U.S. Rep. David Joyce of Russell, R-14th, is donating his salary during the shutdown to two charities: the Cleveland Food Bank and a foundation that assists and treats military veterans with post-traumatic stress disorder.

“I’ve spent the past days meeting with Democrats and Republicans alike who agree that partisan fights are not worth a shutdown,” he said.

While the Youngstown mayoral Democratic primary wasn’t that compelling, the general election race is likely the most unusual I’ve covered.

As in the primary, Democrat John McNally IV’s indictment, dismissed two years ago, on political corruption charges has been an issue.

But it’s taken a back seat to other events.

DeMaine Kitchen — an independent and considered a leading candidate for mayor along with McNally — first had to address delinquent taxes he owed to the city, Mahoning County and the state as well as a foreclosure and other financial problems.

Then county Democratic Chairman David Betras removed three black members of the party’s executive committee, including two sitting Youngstown City Council members and a former one, because they support Kitchen.

That resulted in racist accusations by some Youngstown-area black leaders against Betras. Betras calls the claims offensive and wrong, and that the removal had to do with party disloyalty and not race.

Then allegations of sexual harassment by a city council employee against Kitchen, the mayor’s chief of staff/secretary and a former 2nd Ward councilman, came to light a few days ago — just before the start of early voting and five weeks before the Nov. 5 election.

Kitchen has strongly denied the claims of Lyndsey Hughes, the city’s downtown director of events, special projects and marketing, that he sexually harassed her on and off since January 2011.

Kitchen also questions the timing of the allegations, calling them “politically motivated” because Hughes supports McNally.

As for waiting until now to come forward, Emily Gilbert, one of Hughes’ three attorneys, said the harassment stopped for a while, then started and stopped, and then continued this past June.

The law department is hiring an investigator to review this case that could end up becoming a lawsuit.

Of concern is that Hughes went to Charles Sammarone, then city council president and now mayor, in January 2011 about the alleged sexual harassment.

Sammarone’s response, according to Hughes’ attorneys, was: “What do you expect? You are a pretty, young girl.”

Rather than conduct an investigation, Sammarone met with Hughes and Jamael Tito Brown, then the 3rd Ward councilman, to discuss the issue.
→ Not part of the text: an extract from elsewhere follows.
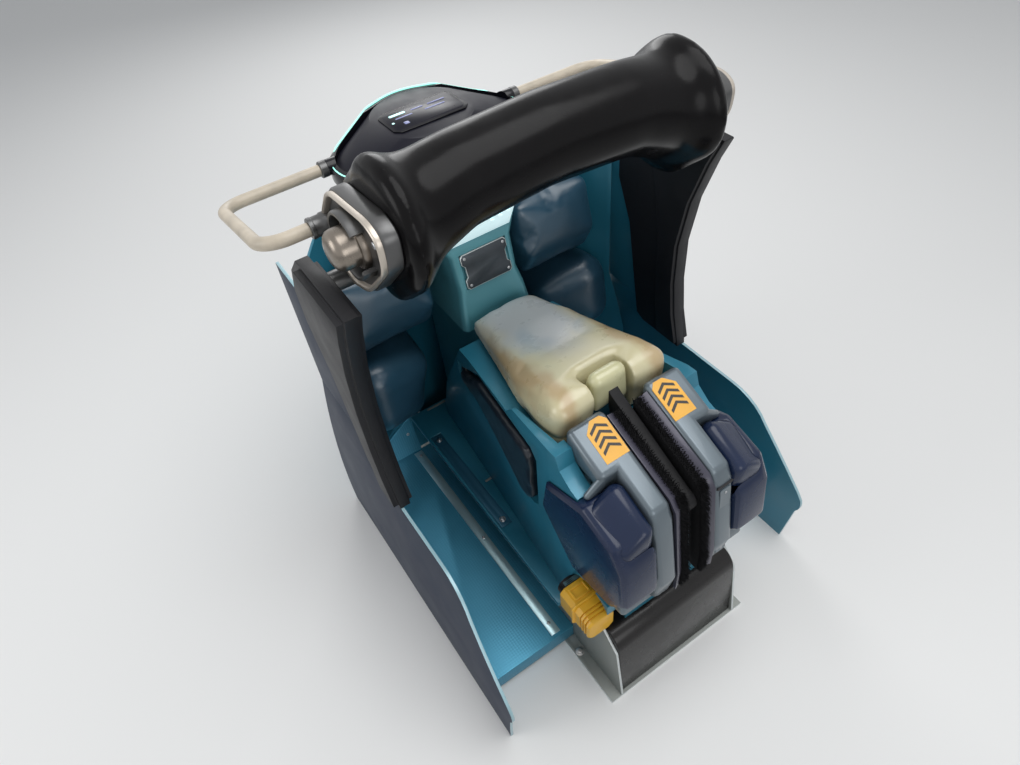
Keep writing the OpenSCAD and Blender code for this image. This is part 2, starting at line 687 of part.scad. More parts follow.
// Chest pad: a bolster across the seat, slim in the middle and flared at both ends
// One row a section: x, half length, half thickness, y, z
tilt = 41;
chest_table = [
    [0, 84, chest_thin / 2, -40, chest_h], [150, 87, chest_thin / 2 + 2, -40, chest_h - 8],
    [chest_hw - 64, 97, chest_thin / 2 + 10, -37, chest_h - 26],
    [chest_hw - 42, 111, chest_rim / 2 - 21, -34, chest_h - 36],
    [chest_hw - 28, 130, chest_rim / 2 - 7, -31, chest_h - 43],
    [chest_hw - 14, 138, chest_rim / 2, -30, chest_h - 46],
    [chest_hw, 126, chest_rim / 2 - 12, -30, chest_h - 46]
];
module chest_slice(row, s) {
    translate([s * row[0], row[3], row[4]]) rotate([-tilt, 0, 0]) rotate([0, 90, 0])
        linear_extrude(0.2, center = true) hull() for (d = [-1, 1])
            translate([0, d * (row[1] - row[2])]) circle(r = row[2], $fn = 40);
}
module chest_pad() {
    color(black) for (s = [-1, 1], i = [0 : len(chest_table) - 2]) hull() {
        chest_slice(chest_table[i], s);
        chest_slice(chest_table[i + 1], s);
    }
}

// End caps: bevelled plates on the chest pad's ends, each with a ring and a knob
end_outline = [for (p = [
    [97, -56], [38, 14], [-96, 28], [-128, 12], [-124, -42], [-36, -132], [34, -156], [90, -122]
]) p + [0, chest_h]];
knob_y = -24;
knob_z = chest_h - 46;
end_x = chest_hw + end_t;   // from the middle out to an end plate's face
hub_y = 82;
hub_z = chest_h - 67;
hub_len = 26;
module end_cap(s) {
    color("#9aa0a2") side(s) union() {
        hull() {
            slab(end_outline, -end_x + 8, -chest_hw - gap);
            translate([0, knob_y * 0.08, knob_z * 0.08]) scale([1, 0.92, 0.92])
                slab(end_outline, -end_x, -chest_hw - gap);
        }
        translate([-end_x, knob_y, knob_z]) rotate([0, -90, 0]) {
            difference() {
                cylinder(d = knob_d + 44, h = 14);
                translate([0, 0, 6]) cylinder(d = knob_d + 28, h = 10);
            }
            cylinder(d = knob_d, h = 32);
            translate([0, 0, 32]) cylinder(d1 = knob_d, d2 = knob_d - 12, h = 6);
        }
        // socket for the handle, and the boss that carries the plate on its pillar
        translate([-end_x - hub_len, hub_y, hub_z]) rotate([0, 90, 0])
            cylinder(d = handle_d + 10, h = hub_len + 8);
        translate([gap - pillar_in, 62, chest_h - 156]) rotate([0, 90, 0])
            cylinder(d = 34, h = pillar_in - chest_hw - 2 * gap);
    }
}

// Handles: tubes from the console outwards, round two bends and back to the sockets
bend_r = 44;            // radius of the bends
console_tip_x = console_hw + 4;
console_tip_y = console_y + 30;
console_tip_z = console_h - 40;
handle_len = norm([console_tip_y - hub_y, console_tip_z - hub_z]);
handle_lean = atan((hub_z - console_tip_z) / (console_tip_y - hub_y));
module handle(s) {
    color("#d9d0bc") side(s) translate([0, hub_y, hub_z]) rotate([-handle_lean, 0, 0]) {
        for (end = [[end_x + hub_len + gap, 0], [console_tip_x + gap, handle_len]])
            translate([bend_r - handle_x, end[1], 0]) rotate([0, 90, 0])
                cylinder(d = handle_d, h = handle_x - bend_r - end[0]);
        translate([-handle_x, bend_r, 0]) rotate([-90, 0, 0])
            cylinder(d = handle_d, h = handle_len - 2 * bend_r);
        translate([bend_r - handle_x, bend_r, 0]) rotate([0, 0, 180]) bend();
        translate([bend_r - handle_x, handle_len - bend_r, 0]) rotate([0, 0, 90]) bend();
    }
}
module bend() {
    rotate_extrude(angle = 90) translate([bend_r, 0]) circle(d = handle_d);
}

// Console hood: gloss housing ahead of the chest pad with an instrument face
module console_rim(shrink, z0, z1, h) {
    hull() {
        for (s = [-1, 1]) translate([s * (console_hw - 96), console_y, z0]) cylinder(r = 96 - shrink, h = h);
        translate([0, console_y + 22, z1]) cylinder(r = 116 - shrink, h = h);
    }
}
module console_hood() {
    color(black) difference() {
        union() {
            hull() {
                console_rim(0, console_h - 62, console_h - 24, 24);
                console_rim(60, column_top + 0.5 + gap, column_top + 0.5 + gap, 4);
            }
            // sockets for the handles
            translate([-console_tip_x, console_tip_y, console_tip_z]) rotate([0, 90, 0])
                cylinder(d = handle_d + 8, h = 2 * console_tip_x);
        }
        console_rim(14, console_h - 46, console_h - 8, 60);
        translate([-300, console_y - 252, column_top - 100]) cube([600, 170, 300]);
    }
}
module console_panel() {
    color("#141a22") intersection() {
        console_rim(15, console_h - 46 + gap, console_h - 8 + gap, 8);
        translate([-300, console_y - 80, column_top - 100]) cube([600, 300, 300]);
    }
}

// Power blocks: ribbed eight-sided blocks beside the heel box, on a bracket
module power_block(s) {
    color("#d99a12") side(s) {
        translate([-plate_hw - 8, -404, 246]) rotate([-90, 0, 0]) {
            cylinder(d = 66, h = 98, $fn = 8);
            for (y = [10, 52]) translate([0, 0, y]) cylinder(d = 72, h = 26, $fn = 8);
        }
        // bracket to the spine
        translate([-plate_hw - 20, -309, 226]) cube([plate_hw + 20 - 110 - gap, 11, 40]);
    }
}

base_frame();
side_plate(-1);  // side_plate_left
side_plate(1);  // side_plate_right
heel_box();
spine_shell();
column_shell();
vent_panel();
label_plate();
front_shell();
saddle();
restraint_arm();
restraint_pad();
restraint_pin();
brush(-1);  // brush_left
brush(1);  // brush_right
pod(-1);  // pod_left
pod(1);  // pod_right
pod_panel(-1);  // pod_panel_left
pod_panel(1);  // pod_panel_right
pod_cap(-1);  // pod_cap_left
pod_cap(1);  // pod_cap_right
calf_gate(-1);  // calf_gate_left
calf_gate(1);  // calf_gate_right
gate_pin(-1);  // gate_pin_left
gate_pin(1);  // gate_pin_right
footwell(-1);  // footwell_left
footwell(1);  // footwell_right
sill(-1);  // sill_left
sill(1);  // sill_right
cover_plate(-1);  // cover_plate_left
cover_plate(1);  // cover_plate_right
wing(-1);  // wing_left
wing(1);  // wing_right
pillar(-1);  // pillar_left
pillar(1);  // pillar_right
knee_pad(-1);  // knee_pad_left
knee_pad(1);  // knee_pad_right
shin_pad(-1);  // shin_pad_left
shin_pad(1);  // shin_pad_right
chest_pad();
end_cap(-1);  // end_cap_left
end_cap(1);  // end_cap_right
handle(-1);  // handle_left
handle(1);  // handle_right
console_hood();
console_panel();
power_block(-1);  // power_block_left
power_block(1);  // power_block_right
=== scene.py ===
# Straddle ride seat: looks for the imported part, from the floor frame up to the console.
import bpy
import json
import math
from mathutils import Matrix, Vector

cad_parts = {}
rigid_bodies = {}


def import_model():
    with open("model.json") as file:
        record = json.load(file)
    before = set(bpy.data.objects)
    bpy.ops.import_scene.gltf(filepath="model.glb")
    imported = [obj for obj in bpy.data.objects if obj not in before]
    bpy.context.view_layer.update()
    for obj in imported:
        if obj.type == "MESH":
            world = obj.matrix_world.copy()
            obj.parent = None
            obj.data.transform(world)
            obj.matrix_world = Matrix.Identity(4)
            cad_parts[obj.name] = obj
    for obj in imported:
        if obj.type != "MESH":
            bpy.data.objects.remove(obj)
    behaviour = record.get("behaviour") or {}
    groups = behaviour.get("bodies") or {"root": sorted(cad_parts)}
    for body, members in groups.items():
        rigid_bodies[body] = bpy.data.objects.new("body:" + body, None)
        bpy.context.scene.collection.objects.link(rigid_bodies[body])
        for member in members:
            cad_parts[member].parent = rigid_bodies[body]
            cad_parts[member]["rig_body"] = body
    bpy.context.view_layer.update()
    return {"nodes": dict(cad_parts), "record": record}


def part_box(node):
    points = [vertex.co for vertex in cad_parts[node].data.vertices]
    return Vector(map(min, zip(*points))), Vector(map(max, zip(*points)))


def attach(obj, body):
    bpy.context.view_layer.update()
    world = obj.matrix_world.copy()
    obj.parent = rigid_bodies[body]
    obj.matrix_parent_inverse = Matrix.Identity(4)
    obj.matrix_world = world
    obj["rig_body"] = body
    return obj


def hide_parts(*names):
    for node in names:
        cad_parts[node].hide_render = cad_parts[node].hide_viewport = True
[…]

Kitchen came into the meeting after it started and in response to Hughes asking why he was there, Sammarone said, “Because this ... needs to stop,” according to her attorneys.

It did for a while, but resumed, then stopped and started again this past June, her attorneys contend. They also claim that Hughes’ five-day suspension in July was in “retaliation” for her complaints about Kitchen.

Kitchen said that isn’t true, and that’s been supported by members of council.

How this impacts the mayoral race remains to be seen, but it can’t possibly help Kitchen’s campaign.

Finally, there is John M. Crea, an independent mayoral candidate, who has been arrested twice since Aug. 30, refused to undergo a mental health evaluation, is in the county jail and appears to be in serious need of help that he apparently isn’t interested in receiving.

He’s already been convicted of aggravated menacing and disorderly conduct and is on probation, and now faces three counts of aggravated menacing.

This certainly isn’t just another Mahoning Valley political race.